China's translation industry has called for a more standardized service and efficient management to better handle a huge boom in the sector.

The industry has become a billion dollar market thanks to the country's growth and increased international communication.

China's translation industry yielded about 11 billion yuan (US$1.32 billion) in 2003, and that number is expected to grow to over 20 billion yuan by next year, according to the Translators Association of China.

Huang Youyi, deputy director-general with the China Foreign Languages Publishing and Distribution Administration, said the 2008 Beijing Olympics and 2010 Shanghai World Expo are golden opportunities for faster growth in China's translation industry.

By 2008, one in every 10 sentences spoken in Beijing is expected to be in a foreign language, a much higher rate than the current situation, Huang said.

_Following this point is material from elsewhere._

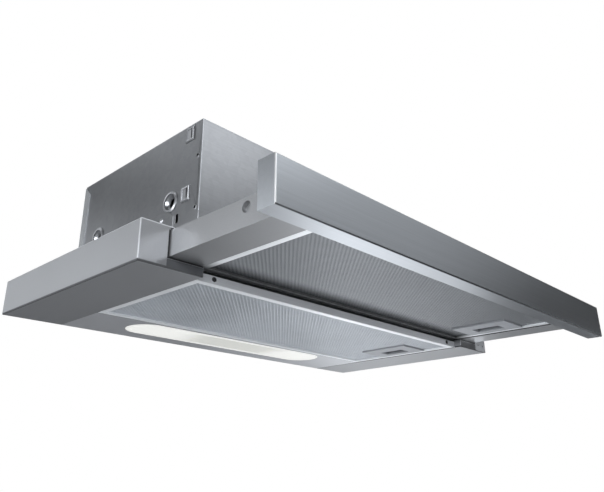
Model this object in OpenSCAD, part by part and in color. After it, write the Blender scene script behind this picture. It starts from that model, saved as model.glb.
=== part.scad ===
// Pull-out range hood, drawn with its visor pulled out.
// Bench axes: X to the right, Y from the front of the base to its back, Z up from its underside.
// bench() moves them, so that the origin is the middle of the duct collar, where the duct meets its flange.

/* [Hood] */
// Overall width of the hood
hood_w = 598; // [590:1:620]
// Width of each side cap
cap_w = 70; // [68:0.5:76]
// Depth of the base, front to back
base_d = 272; // [268:1:290]
// Height of the base and of the fascia
base_h = 39; // [38.5:0.5:42]
// Length of the visor arms that stays in the base
arm_hold = 125; // [120:1:140]

/* [Sheet and walls] */
// Wall of the moulded side caps
cap_wall = 1.5; // [1.2:0.1:1.6]
// Radius on the outer edges of the side caps
cap_round = 1.2; // [0.5:0.1:2]
// Sheet of the base and of the visor
sheet = 1; // [0.8:0.1:1.2]
// Sheet of the blower housing
shell_t = 1; // [0.8:0.1:1.2]

/* [Base] */
// Height of the ledge that runs under each visor arm
ledge_h = 9.6; // [9.4:0.1:10]
// Depth of the top flange of the front beam
beam_d = 6; // [4:0.5:10]
// Distance from the base front to the front beam
beam_y = 10; // [8:0.5:10]
// Depth of the lamp bay at the back of the base
lamp_bay = 84.7; // [80:0.1:90]
// Height of the front lip of the base top
lip_h = 2.4; // [1.6:0.1:2.6]

/* [Fascia and visor] */
// Thickness of the fascia
fascia_t = 18; // [15:0.5:24]
// Width of each visor arm
arm_w = 38.3; // [34:0.1:39]
// Wall of the visor arms
arm_t = 1.2; // [1:0.1:1.5]
// Depth of the rail behind the visor filter
rail_d = 26; // [16:1:28]
// Radius of the round hole in each arm
arm_hole_r = 5; // [3:0.5:7]

/* [Filters] */
// Thickness of a grease filter
filter_h = 6.5; // [6:0.1:6.8]
// Width of the filter rim
strip = 7; // [6:0.5:10]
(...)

An increase in the number of foreign companies - there are now more than 3,000 in the country - has also contributed to the boom in the industry.

To thrive in this growing market, the translation industry has taken steps to better standardize its services.

In November last year, the State Administration of Quality Supervision, Inspection and Quarantine issued an official Specification for Translation Service, which began in June, to provide objective criteria on translation qualifications and compulsory regulations.

A certified translator examination system, China Aptitude Test for Translators and Interpreters, was also introduced last year.

So far, about 30 percent of the 4,600 people who have sat the exam, have passed, Huang said.

"Translation is still a fledgling industry in China, compared with its European and American counterparts. Problems, including poor quality, non-standardized charges and lack of specialized labor division, have impaired the market's development," he said.

China needs a government department to supervise its translation industry, a common practice in some Western countries, he added.

China's translation industry has also been haunted by the lack of translation professionals.

Though the country has 60,000 professional translators and interpreters, and the number of people who actually practice translation is at least 500,000, it still cannot meet the surging demand.

There is a 90 percent shortage in the number of qualified Chinese-foreign-language translators, according to Huang.

With China's entry into the World Trade Organization, foreign translation firms may pose challenges to their Chinese counterparts.

Huang said the challenges can be met if foreign companies support standardization of the industry.